(Records with modeling code)
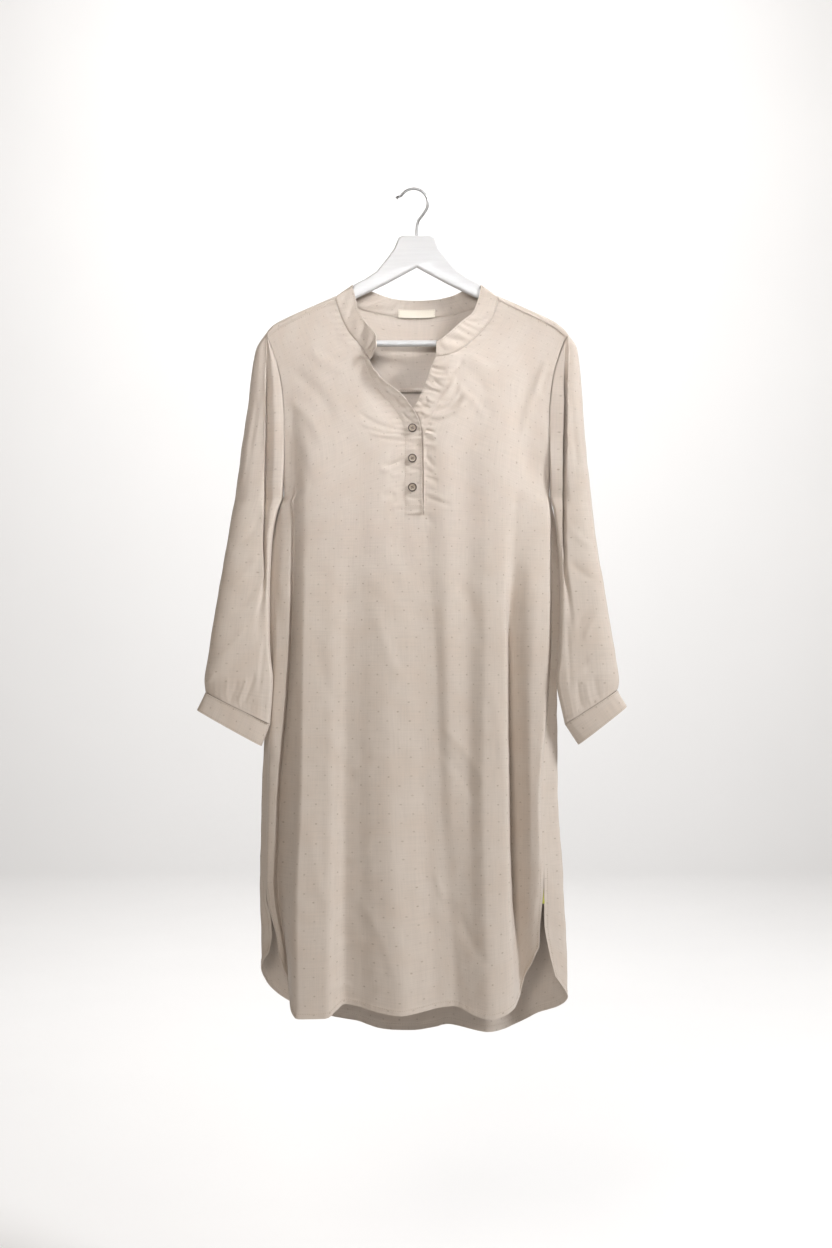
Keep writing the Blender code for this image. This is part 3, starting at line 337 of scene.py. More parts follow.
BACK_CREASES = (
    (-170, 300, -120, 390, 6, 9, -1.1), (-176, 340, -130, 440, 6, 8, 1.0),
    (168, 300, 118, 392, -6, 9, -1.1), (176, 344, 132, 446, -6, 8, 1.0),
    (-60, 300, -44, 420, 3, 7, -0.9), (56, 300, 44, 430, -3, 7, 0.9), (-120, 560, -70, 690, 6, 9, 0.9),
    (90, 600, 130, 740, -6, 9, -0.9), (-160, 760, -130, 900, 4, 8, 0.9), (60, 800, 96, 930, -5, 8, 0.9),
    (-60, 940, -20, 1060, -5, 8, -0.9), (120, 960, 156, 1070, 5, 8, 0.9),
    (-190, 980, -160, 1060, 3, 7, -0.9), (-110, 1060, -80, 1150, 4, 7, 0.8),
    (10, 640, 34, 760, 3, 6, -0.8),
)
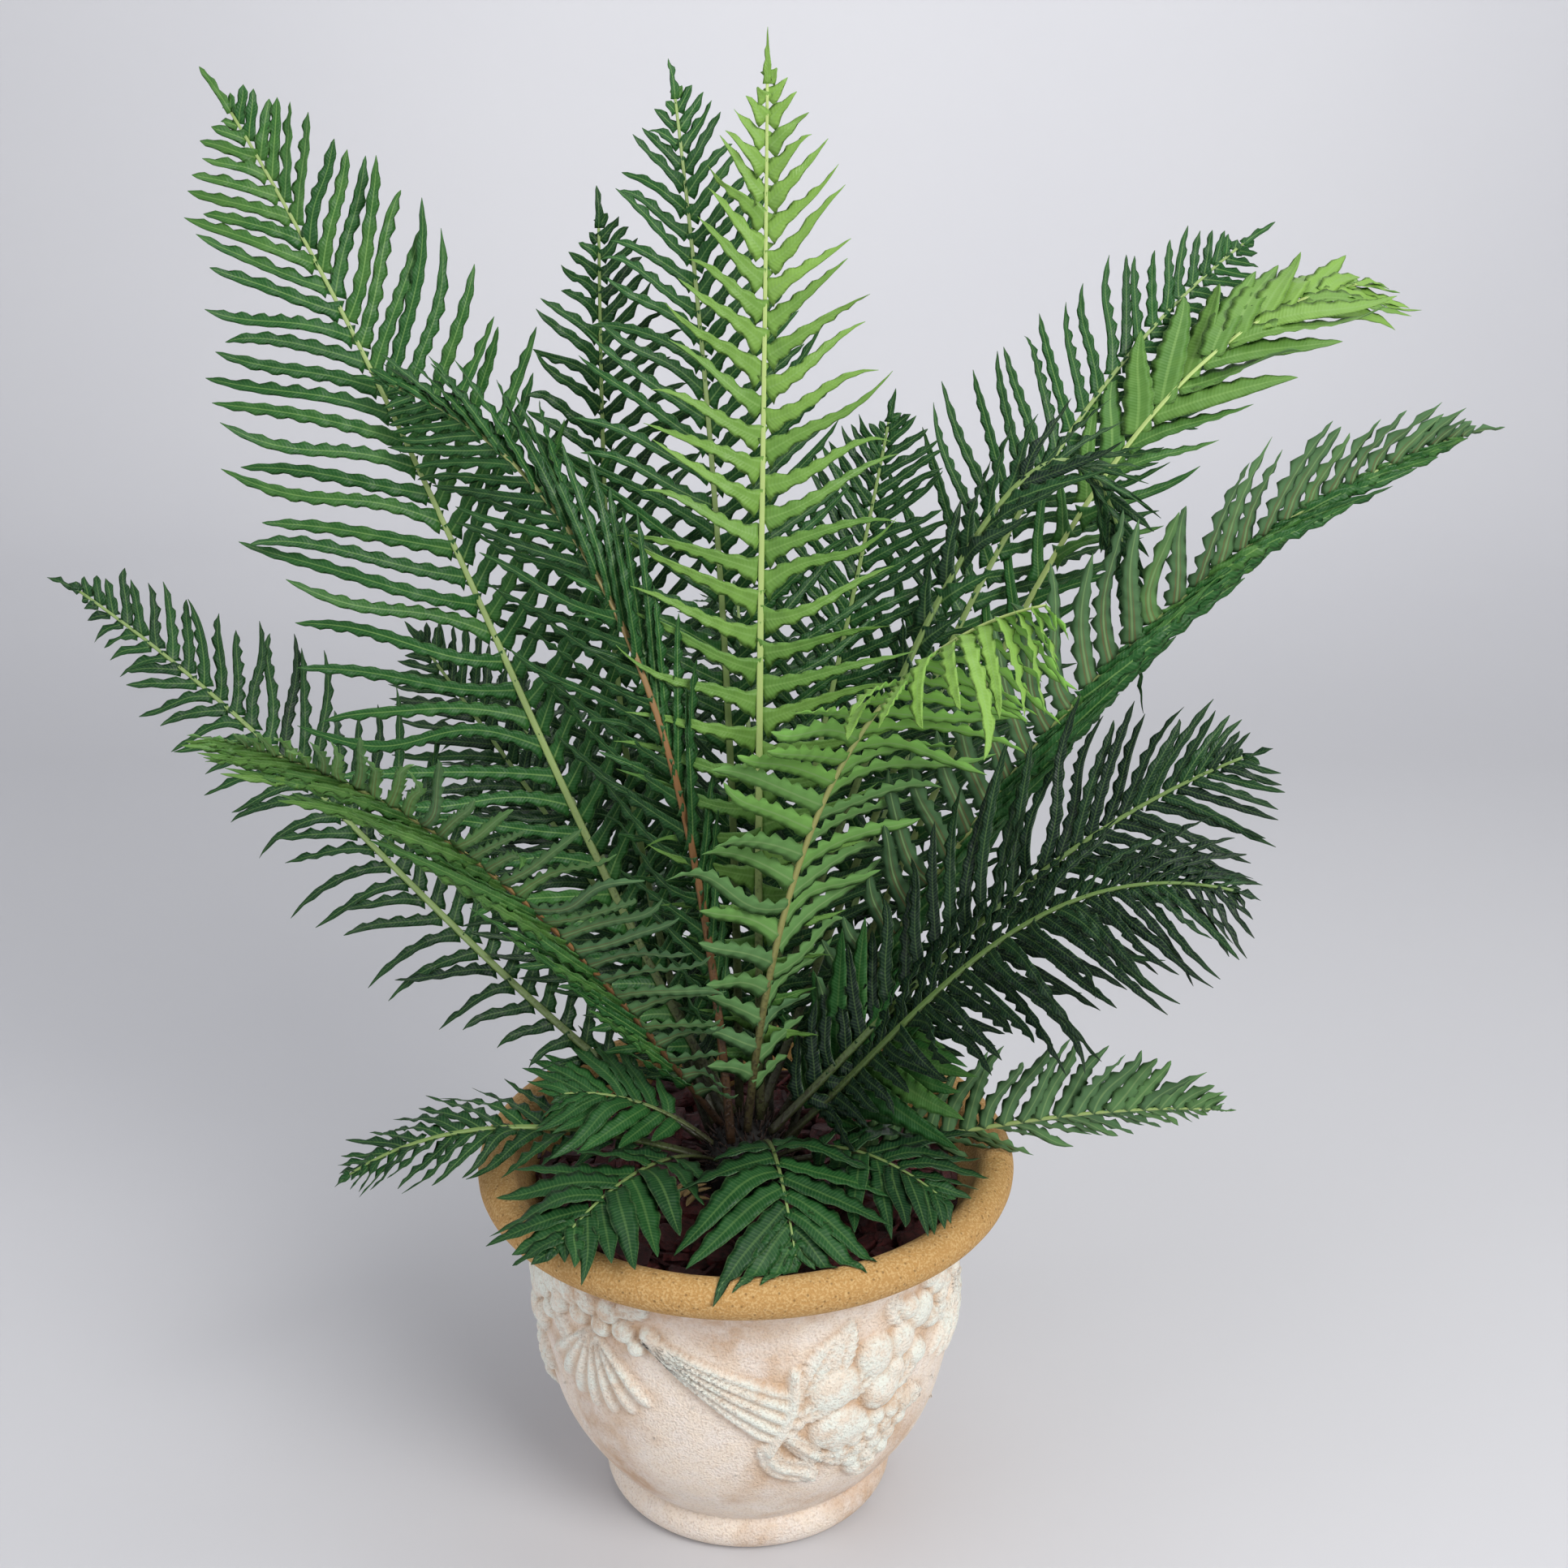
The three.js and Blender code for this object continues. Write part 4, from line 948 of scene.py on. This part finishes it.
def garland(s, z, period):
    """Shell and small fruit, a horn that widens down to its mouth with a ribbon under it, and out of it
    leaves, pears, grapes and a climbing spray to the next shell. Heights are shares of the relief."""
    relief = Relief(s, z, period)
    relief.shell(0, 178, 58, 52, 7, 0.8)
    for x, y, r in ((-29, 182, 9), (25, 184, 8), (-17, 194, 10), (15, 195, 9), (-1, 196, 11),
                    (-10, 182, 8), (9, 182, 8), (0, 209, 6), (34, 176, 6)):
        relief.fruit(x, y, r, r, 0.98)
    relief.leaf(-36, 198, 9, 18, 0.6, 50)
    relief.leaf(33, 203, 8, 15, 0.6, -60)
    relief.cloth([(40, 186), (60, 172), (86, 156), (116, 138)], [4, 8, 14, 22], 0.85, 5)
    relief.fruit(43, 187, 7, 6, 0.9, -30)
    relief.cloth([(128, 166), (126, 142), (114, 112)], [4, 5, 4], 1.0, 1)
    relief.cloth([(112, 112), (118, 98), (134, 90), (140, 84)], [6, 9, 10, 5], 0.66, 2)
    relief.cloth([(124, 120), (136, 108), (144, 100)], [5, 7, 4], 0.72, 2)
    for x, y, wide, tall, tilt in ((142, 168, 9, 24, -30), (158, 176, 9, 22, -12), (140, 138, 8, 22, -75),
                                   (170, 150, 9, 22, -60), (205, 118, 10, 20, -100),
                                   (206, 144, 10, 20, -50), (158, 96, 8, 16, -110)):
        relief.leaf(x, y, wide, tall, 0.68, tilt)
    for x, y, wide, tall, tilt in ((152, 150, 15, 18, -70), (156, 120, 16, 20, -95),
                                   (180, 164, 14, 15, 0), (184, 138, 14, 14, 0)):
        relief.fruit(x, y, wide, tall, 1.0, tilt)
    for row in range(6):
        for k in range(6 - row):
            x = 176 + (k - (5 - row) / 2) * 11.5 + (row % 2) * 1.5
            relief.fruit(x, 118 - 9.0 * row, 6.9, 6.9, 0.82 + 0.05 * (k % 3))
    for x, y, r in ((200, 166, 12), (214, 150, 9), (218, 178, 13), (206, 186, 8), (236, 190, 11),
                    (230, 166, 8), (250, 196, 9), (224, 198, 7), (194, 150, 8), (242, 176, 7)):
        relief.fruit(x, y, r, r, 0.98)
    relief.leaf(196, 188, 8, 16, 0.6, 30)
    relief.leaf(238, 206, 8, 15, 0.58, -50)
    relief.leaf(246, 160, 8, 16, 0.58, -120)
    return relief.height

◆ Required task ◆
Exactly reproduce every line of the records.

◆ Final result ◆
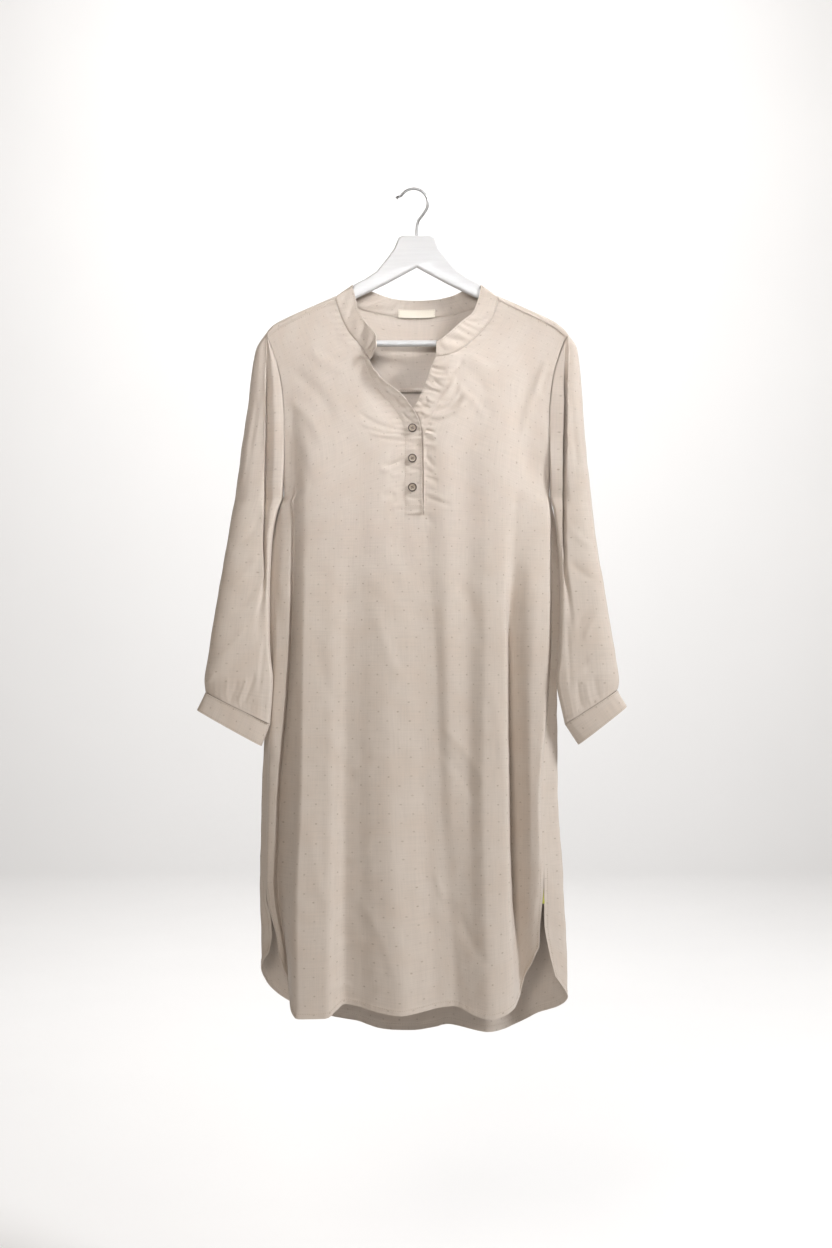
Keep writing the Blender code for this image. This is part 3, starting at line 337 of scene.py. More parts follow.
BACK_CREASES = (
    (-170, 300, -120, 390, 6, 9, -1.1), (-176, 340, -130, 440, 6, 8, 1.0),
    (168, 300, 118, 392, -6, 9, -1.1), (176, 344, 132, 446, -6, 8, 1.0),
    (-60, 300, -44, 420, 3, 7, -0.9), (56, 300, 44, 430, -3, 7, 0.9), (-120, 560, -70, 690, 6, 9, 0.9),
    (90, 600, 130, 740, -6, 9, -0.9), (-160, 760, -130, 900, 4, 8, 0.9), (60, 800, 96, 930, -5, 8, 0.9),
    (-60, 940, -20, 1060, -5, 8, -0.9), (120, 960, 156, 1070, 5, 8, 0.9),
    (-190, 980, -160, 1060, 3, 7, -0.9), (-110, 1060, -80, 1150, 4, 7, 0.8),
    (10, 640, 34, 760, 3, 6, -0.8),
)
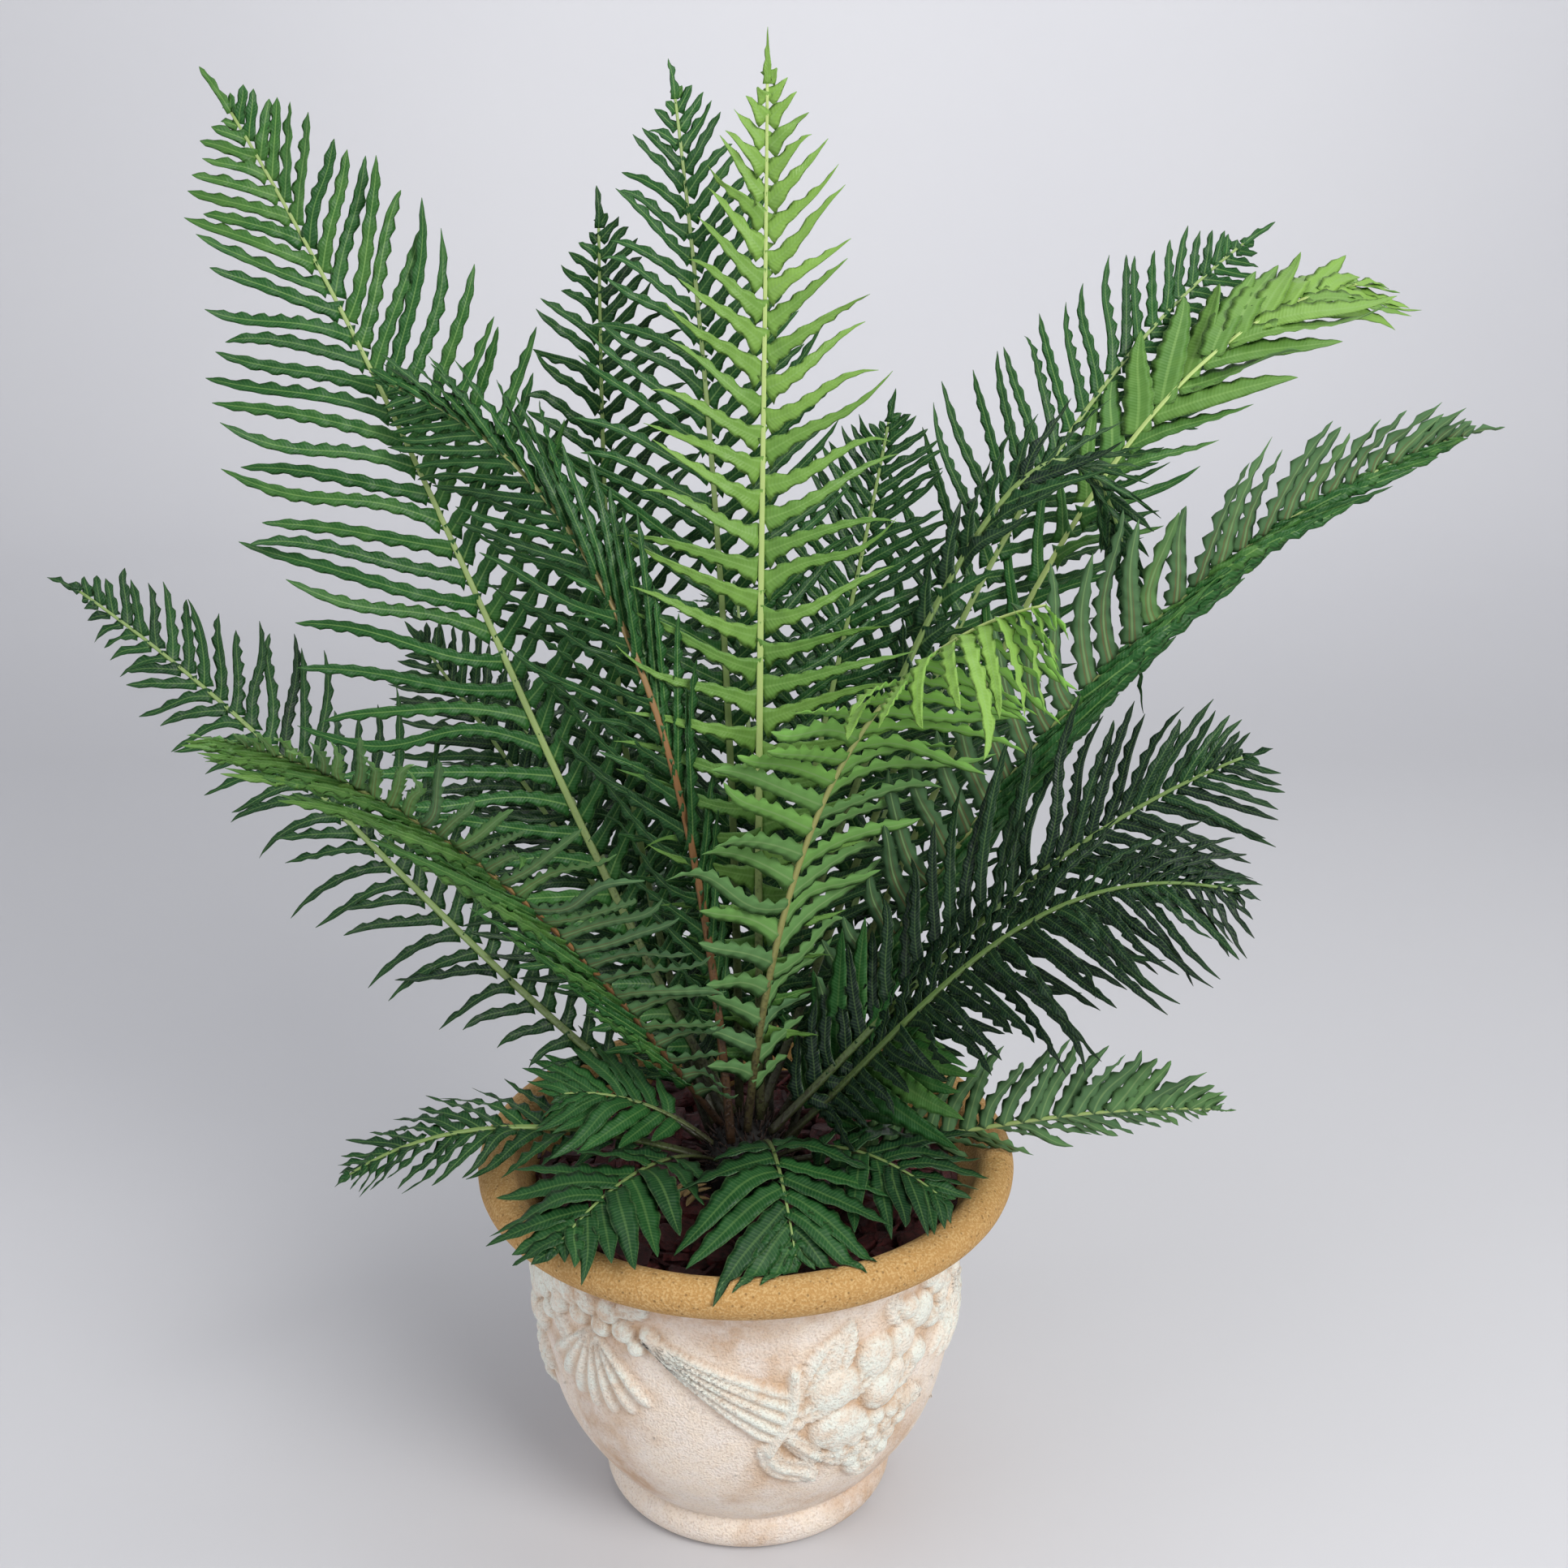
The three.js and Blender code for this object continues. Write part 4, from line 948 of scene.py on. This part finishes it.
def garland(s, z, period):
    """Shell and small fruit, a horn that widens down to its mouth with a ribbon under it, and out of it
    leaves, pears, grapes and a climbing spray to the next shell. Heights are shares of the relief."""
    relief = Relief(s, z, period)
    relief.shell(0, 178, 58, 52, 7, 0.8)
    for x, y, r in ((-29, 182, 9), (25, 184, 8), (-17, 194, 10), (15, 195, 9), (-1, 196, 11),
                    (-10, 182, 8), (9, 182, 8), (0, 209, 6), (34, 176, 6)):
        relief.fruit(x, y, r, r, 0.98)
    relief.leaf(-36, 198, 9, 18, 0.6, 50)
    relief.leaf(33, 203, 8, 15, 0.6, -60)
    relief.cloth([(40, 186), (60, 172), (86, 156), (116, 138)], [4, 8, 14, 22], 0.85, 5)
    relief.fruit(43, 187, 7, 6, 0.9, -30)
    relief.cloth([(128, 166), (126, 142), (114, 112)], [4, 5, 4], 1.0, 1)
    relief.cloth([(112, 112), (118, 98), (134, 90), (140, 84)], [6, 9, 10, 5], 0.66, 2)
    relief.cloth([(124, 120), (136, 108), (144, 100)], [5, 7, 4], 0.72, 2)
    for x, y, wide, tall, tilt in ((142, 168, 9, 24, -30), (158, 176, 9, 22, -12), (140, 138, 8, 22, -75),
                                   (170, 150, 9, 22, -60), (205, 118, 10, 20, -100),
                                   (206, 144, 10, 20, -50), (158, 96, 8, 16, -110)):
        relief.leaf(x, y, wide, tall, 0.68, tilt)
    for x, y, wide, tall, tilt in ((152, 150, 15, 18, -70), (156, 120, 16, 20, -95),
                                   (180, 164, 14, 15, 0), (184, 138, 14, 14, 0)):
        relief.fruit(x, y, wide, tall, 1.0, tilt)
    for row in range(6):
        for k in range(6 - row):
            x = 176 + (k - (5 - row) / 2) * 11.5 + (row % 2) * 1.5
            relief.fruit(x, 118 - 9.0 * row, 6.9, 6.9, 0.82 + 0.05 * (k % 3))
    for x, y, r in ((200, 166, 12), (214, 150, 9), (218, 178, 13), (206, 186, 8), (236, 190, 11),
                    (230, 166, 8), (250, 196, 9), (224, 198, 7), (194, 150, 8), (242, 176, 7)):
        relief.fruit(x, y, r, r, 0.98)
    relief.leaf(196, 188, 8, 16, 0.6, 30)
    relief.leaf(238, 206, 8, 15, 0.58, -50)
    relief.leaf(246, 160, 8, 16, 0.58, -120)
    return relief.height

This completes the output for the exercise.